The average user experience of picking up an internet-connected device has been very intentionally cultivated by Google. Whether you're in your browser or on your phone, Google's spent a lot of money building up Chrome as a browser ecosystem, Android on mobile, and paying off Apple on iPhones and competing browser vendors like Firefox, to guarantee that, whenever possible, Google is always the default search engine. The only non-Google default will typically be on Edge, which only has about 5-6% penetration. Since Google historically has always been the best search engine in the space, does not explicitly charge its users money, and (at least for average users) is really good at surfacing what they're looking for, most users feel no need to look elsewhere for a search engine because the default just works, switching would demand an effort, and Google is what they'd want anyways. The moat isn't big, but Google has put a ton of work into ensuing that any competing search engine requires an intentional and active choice of users to seek you out while they're worse.

At least until the recent AI play by Bing, this tiny moat was always sufficient, because if you start from scratch on search, you're essentially guaranteed to be worse, and all other 'serious' offerings under the hood were weak alternatives: essentially one of "Bing search API wrappers" (worse results), "nation-state-actor search engines" (for most users, worse results), or "Google, but with some cursory privacy measures, a subscription fee, or filtration features" (which wasn't something most users care about).

Recent chat AI represents a competing alternative to doing a search in the first place, which jeopardizes the "we have essentially all defaults and users can't be assed to switch to a worse search" barrier to entry that Google historically relies on, which is ringing alarm bells for them.

tqi · on Nov 28, 2023

Agreed that it's not intuitive. My guess is that it's not a network effect in the traditional sense (where having more users makes the product more valuable), but rather that there is something about a product category being free that lends itself to being winner take all. Users are less motivated to comparison shop, and if any one company gets enough marketshare to be a default choice then maybe it just snowballs. Like if tissues were free, would Kleenex have a monopoly bc everyone just reaches for it by default?

j-wang · on Nov 28, 2023

Potentially—I suppose free can lead to more justifiable laziness in finding different resources for different things.

The argument I generally hear from certain microeconomists is that they still expect there to be value in niches, given Google's highly general nature. If you're looking for super specific topics, it often doesn't perform extremely well. You'd find it valuable to go to a resource tailored for your area.
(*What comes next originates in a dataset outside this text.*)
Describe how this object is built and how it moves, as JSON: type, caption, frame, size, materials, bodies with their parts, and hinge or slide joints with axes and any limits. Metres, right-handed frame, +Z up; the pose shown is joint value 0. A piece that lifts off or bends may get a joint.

Anecdotal, but I've personally found it to be true—for specific hobbies, or for more "real" reviews, I search reddit. Except I use Google to search reddit, since reddit's search sucks, but still. Amazon or Etsy or whatever can be considered "search engines" for highly specific topics (purchases, and purchases of a specific type of product) and they do have success there too, but Google is still often the front-page to get people to those sites.

Maybe it's just that Google is just a default "front-page" and enough tech-non-savvy people just use it to get to where they want to go (e.g. the classic "type Facebook into Google to get to Facebook") that it sticks. That's maybe the most compelling reason I've heard, but it is also somewhat unsatisfying as well (as well as precarious if the defaults ever change—but maybe that's true!).

tqi · on Nov 28, 2023

> The argument I generally hear from certain microeconomists is that they still expect there to be value in niches, given Google's highly general nature. If you're looking for super specific topics, it often doesn't perform extremely well. You'd find it valuable to go to a resource tailored for your area.
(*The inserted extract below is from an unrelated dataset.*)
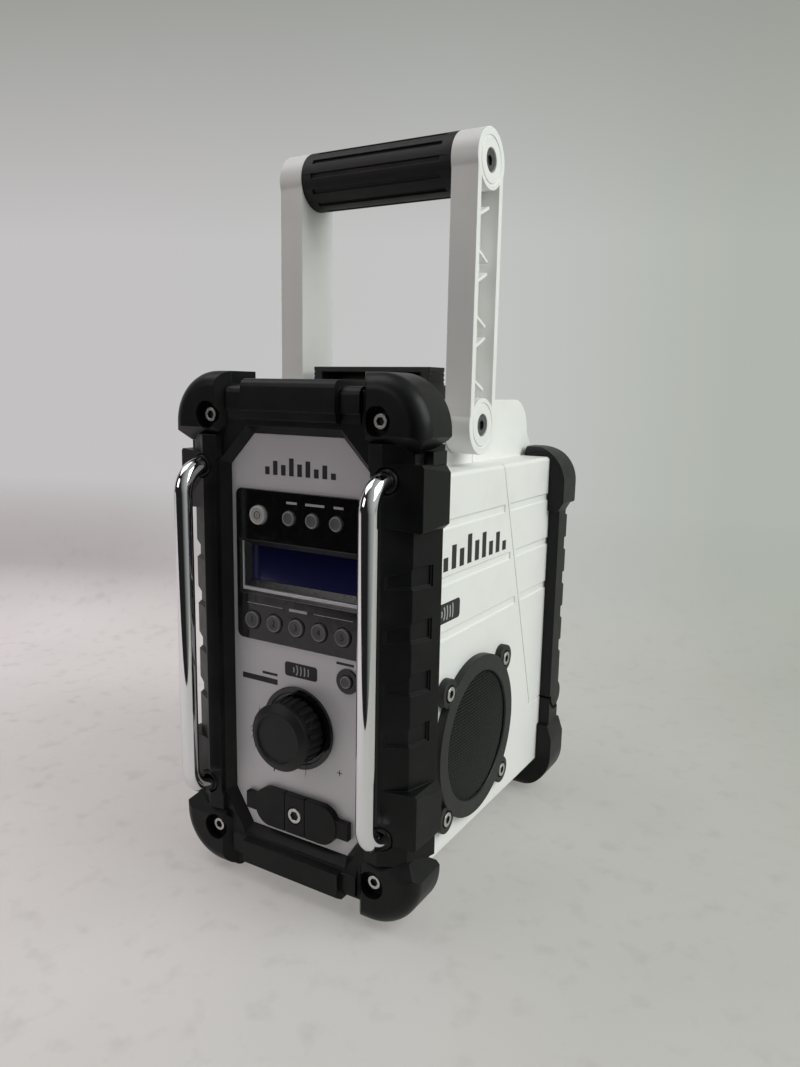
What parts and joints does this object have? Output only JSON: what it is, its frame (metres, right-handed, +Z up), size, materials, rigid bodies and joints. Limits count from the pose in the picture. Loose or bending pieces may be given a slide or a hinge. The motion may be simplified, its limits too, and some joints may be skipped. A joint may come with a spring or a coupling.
{
  "type": "jobsite radio",
  "caption": "Jobsite radio with a rubber-framed case, chrome guard bars, display, control knob, side speakers, a folding carry handle and a latched battery door at the rear.",
  "frame": {"origin": "on the ground, under the middle of the box of the radio with its handle up", "axes": "+X to the radio's right as seen from the front, -Y towards the front panel, +Z up"},
  "size_m": [0.166, 0.2372, 0.431],
  "materials": {
    "white_plastic": "satin white moulded plastic",
    "black_elastomer": "satin black elastomer",
    "grip_rubber": "smooth black rubber",
    "silver_panel": "satin silver-grey paint",
    "gloss_black": "gloss black plastic",
    "window": "tinted clear window",
    "display": "dark blue display",
    "black_plastic": "fine-grained black plastic",
    "grille_black": "satin black plastic",
    "mesh_steel": "black coated wire mesh",
    "chrome": "polished chrome plating",
    "screw_steel": "zinc plated steel",
    "dark_screw": "black zinc steel",
    "driver_black": "paper cone and coated basket",
    "circuit_board": "green solder mask",
    "encoder_case": "plated case",
    "terminal_brass": "grey block with brass blades",
    "cell": "black holder with wrapped cell",
    "power_silver": "bright silver plastic",
    "button_grey": "grey plastic",
    "button_dark": "dark grey plastic"
  },
  "bodies": {
    "root": {"main_housing": "white_plastic", "front_frame": "black_elastomer", "front_panel": "silver_panel", "display_bezel": "gloss_black", "display_window": "window", "display_module": "display", "knob_skirt": "black_plastic", "bar_collars": "black_elastomer", "guard_bar_left": "chrome", "guard_bar_right": "chrome", "case_screws": "screw_steel", "speaker_grille_left": "grille_black", "speaker_grille_right": "grille_black", "speaker_mesh_left": "mesh_steel", "speaker_mesh_right": "mesh_steel", "grille_screws": "screw_steel", "speaker_driver_left": "driver_black", "speaker_driver_right": "driver_black", "main_board": "circuit_board", "button_board": "circuit_board", "encoder_body": "encoder_case", "battery_tray": "black_plastic", "battery_terminal": "terminal_brass", "backup_cell_holder": "cell", "aux_socket": "black_plastic", "supply_socket": "black_plastic", "socket_cover_middle": "black_elastomer", "socket_cover_screw": "screw_steel", "lower_bumper": "black_elastomer", "rubber_feet": "black_elastomer", "door_hinge_pin": "screw_steel", "aerial_socket": "black_plastic", "tune_ring": "black_plastic", "handle_pivot_screws": "dark_screw"},
    "door": {"battery_door": "white_plastic", "door_bumper": "black_elastomer", "door_screws": "screw_steel", "door_seal": "black_elastomer", "latch_pin": "screw_steel"},
    "latch": {"latch_lever": "black_plastic"},
    "handle": {"handle_arm_left": "white_plastic", "handle_arm_right": "white_plastic", "handle_grip": "grip_rubber", "grip_tube": "screw_steel", "handle_top_screws": "dark_screw"},
    "encoder": {"encoder_shaft": "screw_steel"},
    "knob": {"control_knob": "black_plastic"},
    "lid_left": {"socket_lid_left": "black_elastomer"},
    "lid_right": {"socket_lid_right": "black_elastomer"},
    "power": {"power_button": "power_silver"},
    "function_1": {"function_button_1": "button_grey"},
    "function_2": {"function_button_2": "button_grey"},
    "function_3": {"function_button_3": "button_grey"},
    "preset_1": {"preset_button_1": "button_dark"},
    "preset_2": {"preset_button_2": "button_dark"},
    "preset_3": {"preset_button_3": "button_dark"},
    "preset_4": {"preset_button_4": "button_dark"},
    "preset_5": {"preset_button_5": "button_dark"},
    "tune": {"tune_button": "button_grey"}
  },
  "joints": [
    {"name": "handle_fold", "type": "hinge", "parent": "root", "child": "handle", "pos_m": [0, -0.00365, 0.27], "axis": [1, 0, 0], "range_deg": [-90, 0]},
    {"name": "door_open", "type": "hinge", "parent": "root", "child": "door", "pos_m": [0, 0.1096, 0.074], "axis": [-1, 0, 0], "range_deg": [0, 70]},
    {"name": "latch_lift", "type": "hinge", "parent": "door", "child": "latch", "pos_m": [0, 0.0291, 0.2885], "axis": [-1, 0, 0], "range_deg": [0, 60]},
    {"name": "volume_push", "type": "slide", "parent": "root", "child": "encoder", "axis": [0, 1, 0], "range_m": [0, 0.0008], "stiffness_N_per_m": 500},
    {"name": "volume_turn", "type": "hinge", "parent": "encoder", "child": "knob", "pos_m": [0, -0.0999, 0.1], "axis": [0, -1, 0], "continuous": true},
    {"name": "lid_left_swing", "type": "hinge", "parent": "root", "child": "lid_left", "pos_m": [-0.0073, -0.09415, 0.048], "axis": [0, 0, 1], "range_deg": [0, 80]},
    {"name": "lid_right_swing", "type": "hinge", "parent": "root", "child": "lid_right", "pos_m": [0.0073, -0.09415, 0.048], "axis": [0, 0, -1], "range_deg": [0, 80]},
    {"name": "power_press", "type": "slide", "parent": "root", "child": "power", "axis": [0, 1, 0], "range_m": [0, 0.001], "stiffness_N_per_m": 300},
    {"name": "function_1_press", "type": "slide", "parent": "root", "child": "function_1", "axis": [0, 1, 0], "range_m": [0, 0.001], "stiffness_N_per_m": 300},
    {"name": "function_2_press", "type": "slide", "parent": "root", "child": "function_2", "axis": [0, 1, 0], "range_m": [0, 0.001], "stiffness_N_per_m": 300},
    {"name": "function_3_press", "type": "slide", "parent": "root", "child": "function_3", "axis": [0, 1, 0], "range_m": [0, 0.001], "stiffness_N_per_m": 300},
    {"name": "preset_1_press", "type": "slide", "parent": "root", "child": "preset_1", "axis": [0, 1, 0], "range_m": [0, 0.001], "stiffness_N_per_m": 300},
    {"name": "preset_2_press", "type": "slide", "parent": "root", "child": "preset_2", "axis": [0, 1, 0], "range_m": [0, 0.001], "stiffness_N_per_m": 300},
    {"name": "preset_3_press", "type": "slide", "parent": "root", "child": "preset_3", "axis": [0, 1, 0], "range_m": [0, 0.001], "stiffness_N_per_m": 300},
    {"name": "preset_4_press", "type": "slide", "parent": "root", "child": "preset_4", "axis": [0, 1, 0], "range_m": [0, 0.001], "stiffness_N_per_m": 300},
    {"name": "preset_5_press", "type": "slide", "parent": "root", "child": "preset_5", "axis": [0, 1, 0], "range_m": [0, 0.001], "stiffness_N_per_m": 300},
    {"name": "tune_press", "type": "slide", "parent": "root", "child": "tune", "axis": [0, 1, 0], "range_m": [0, 0.001], "stiffness_N_per_m": 300}
  ]
}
I think that is true, but only within a very narrow band of topics that are broad enough to require a search functionality (lexusnexus, webmd, arxiv, etc). I think most topic niches that I would be interested in are more often served by niche publications (ie I wouldn't need/want a search engine geared toward photography, I would mostly go to specific publications and sites that I trust).

JumpCrisscross · on Nov 28, 2023

> Why is it actually winner-take-all?

Is search winner takes all? Or is it advertising?

j-wang · on Nov 28, 2023

That's an interesting question since advertising certainly follows search dominance, but it doesn't necessarily follow the other way around. Google figured out how to monetize its dominance with advertising before it had the behemoth ad platforms they have today. It's pretty much the same with the popular social networks.
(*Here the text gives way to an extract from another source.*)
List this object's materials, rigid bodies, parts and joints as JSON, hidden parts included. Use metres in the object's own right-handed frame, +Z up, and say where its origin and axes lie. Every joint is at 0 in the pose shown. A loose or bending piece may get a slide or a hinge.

The answer (more logically) should kind of be neither. Advertising obviously has a lot of channels, and even though Google has both Adwords and its display advertising network, it doesn't follow those really need to be the same provider... at least outside of more data to do more targeted ads. But, again, advertising dollars will follow platforms that price for ROI.

Better targeting mainly adds to the amount that Google and Facebook can charge for their ads and still have companies pay for them. It doesn't really add to their dominance directly (I say directly since, obviously, more money can buy more R&D/employees/regulatory capture/acquiring competitors/just-paying-for-dominance like with Google paying Apple. But that's all indirect).

esafak · on Nov 29, 2023

Nothing prevents users from switching search engines. I switched mine! Advertisers on the other hand want as many eyeballs that fit their target profile as possible.

paul7986 · on Nov 28, 2023

Once Google became a verb well then ..that's when they won?

m_0x · on Nov 28, 2023

Because the phrase is "Just google it" not "Just search-engine it"

esafak · on Nov 29, 2023

Just search it.

j-wang · on Nov 28, 2023

I think various of those aspects you call out here, I do as well. The specificity of the application is fairly key, whether it comes through proprietary data or application-specific stuff or simply business-lock-in.

Interesting hill analogy—I do broadly agree with the areas.

j-wang · on Nov 28, 2023

Good point—that is the point. When there's a hype cycle, people often check their normal business sense at the door in terms of customers, value generation, and defensibility. Are there any of these? No, but it's crypto. Or now AI.

I do go somewhat beyond that in pointing out exactly why most of these startups don't have defensibility.

Perhaps for some people it doesn't need to be said, but back when I wrote this... and now... the market seems to suggest that it isn't that obvious.